Select Committee on Public Accounts Minutes of Evidence


Examination of Witnesses (Questions 60 - 79)

MONDAY 23 APRIL 2001

MR NIGEL CRISP, MR ROBIN YOUNG, SIR MICHAEL BICHARD, KCB, MR WILLIAM RICKETT AND MR GEOFFREY PODGER

  60. What have you done to enquire from Railtrack whether there would be opportunities of this sort?
  (Mr Rickett) I am not aware that we have enquired of Railtrack but we shall let you have a note on that if you want[7].

  61. Do you think it would be a good idea?
  (Mr Rickett) There must be issues about safety where you are encouraging such activity next to railway lines which are in use as opposed to using disused railway lines for cycle routes.

  62. I hope at least you are encouraging the latter.
  (Mr Rickett) Indeed; yes.

  63. It does seem to me that there are opportunities on those railway lines which are in use.
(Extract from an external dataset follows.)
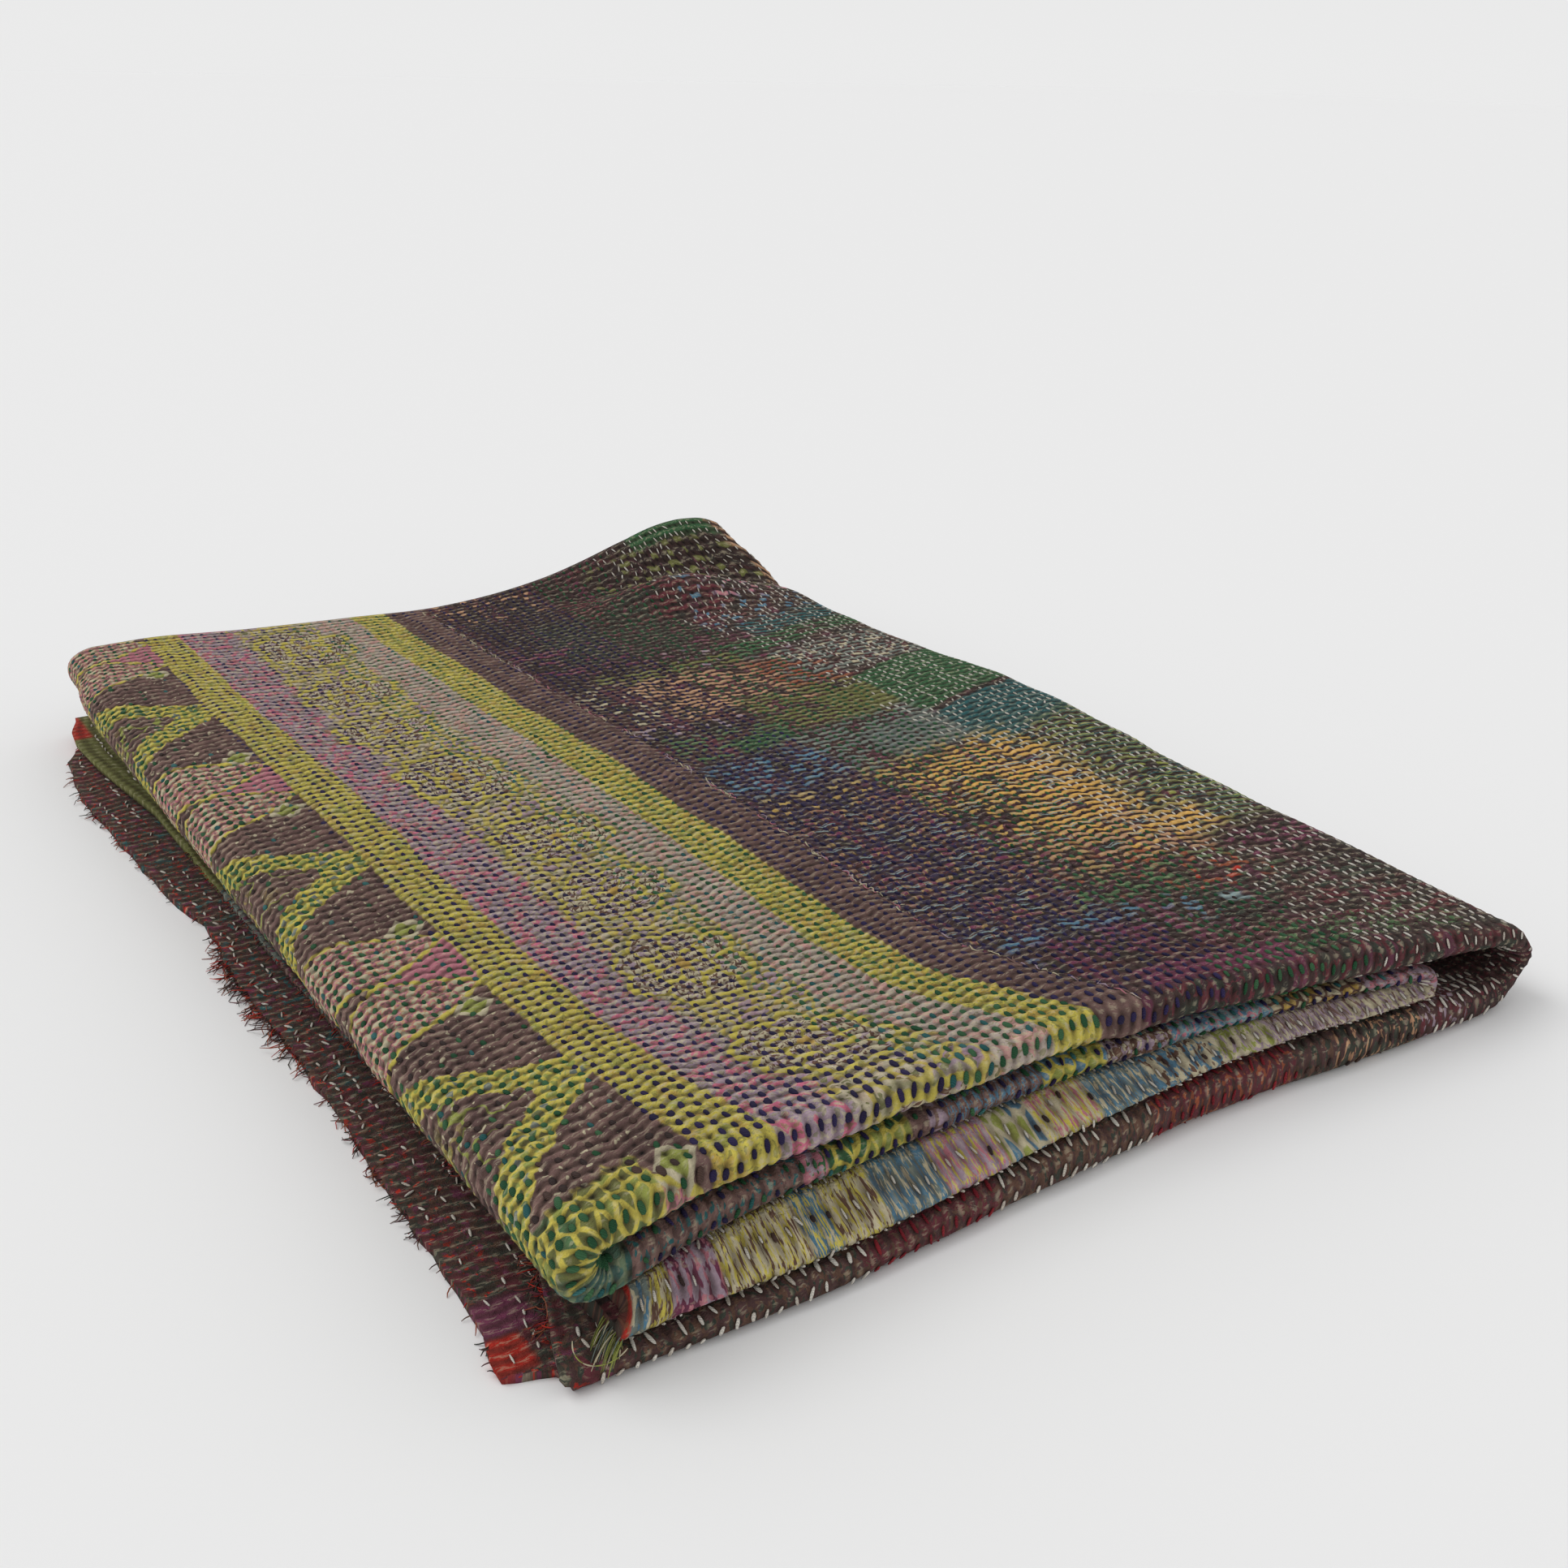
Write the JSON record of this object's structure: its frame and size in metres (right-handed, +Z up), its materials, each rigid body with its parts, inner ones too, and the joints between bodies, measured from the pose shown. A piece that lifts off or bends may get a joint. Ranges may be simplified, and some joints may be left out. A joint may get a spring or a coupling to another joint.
{
  "type": "kantha quilt",
  "caption": "Hand-stitched cotton patchwork quilt, folded in half and then across into a low stack, with a torn hem at one side and a lifted corner.",
  "frame": {"origin": "middle of the folded stack's footprint, on the surface it lies on", "axes": "+X to the right along the folded front edge, +Y away from that edge, +Z up"},
  "size_m": [0.4938, 0.6528, 0.0847],
  "materials": {
    "worn_cotton": "worn printed cotton, matt, with rows of running stitch"
  },
  "bodies": {
    "root": {"quilt": "worn_cotton"}
  },
  "joints": []
}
I am sorry to hear you have not investigated that at all, because I would have thought that was clearly another opportunity.
  (Mr Rickett) I said that I had not personally. I do not know whether the Department has or not. I shall have to check on that[8].

Mr Gardiner

  64. May I begin by complimenting both Mr Crisp and Sir Michael on the joint working on the free fruit in schools initiative which I think is a terrific initiative and is one which I hope will set good eating practices in place for our children in the future? I know it is at the moment only a pilot scheme. Can you tell us when the feedback from that will be coming through and when it might be put out nationwide?
  (Mr Crisp) I am not quite sure I have that piece of information here. We can certainly get it back to you[9].

  65. I think it is certainly going out to the health action zone schools at the moment.
  (Mr Crisp) Currently it is in place in 500 schools, so we have 80,000 children receiving free fruit. We intend, subject to the pilot, to roll it out by 2004, but I cannot tell you off hand the staging posts.

  66. If you could perhaps provide a note on that it would be interesting.
  (Mr Crisp) Yes, we can do that.

  67. Sir Michael, can you just remind us of the rate at which schools in 1997 were applying to have their playing fields sold off?
  (Sir Michael Bichard) About 40 a month.

  68. That is the figure I have.
  (Sir Michael Bichard) I was just hesitating about 1997.

  69. Can you tell us what the figure is currently for applications per month?
  (Sir Michael Bichard) About three a month.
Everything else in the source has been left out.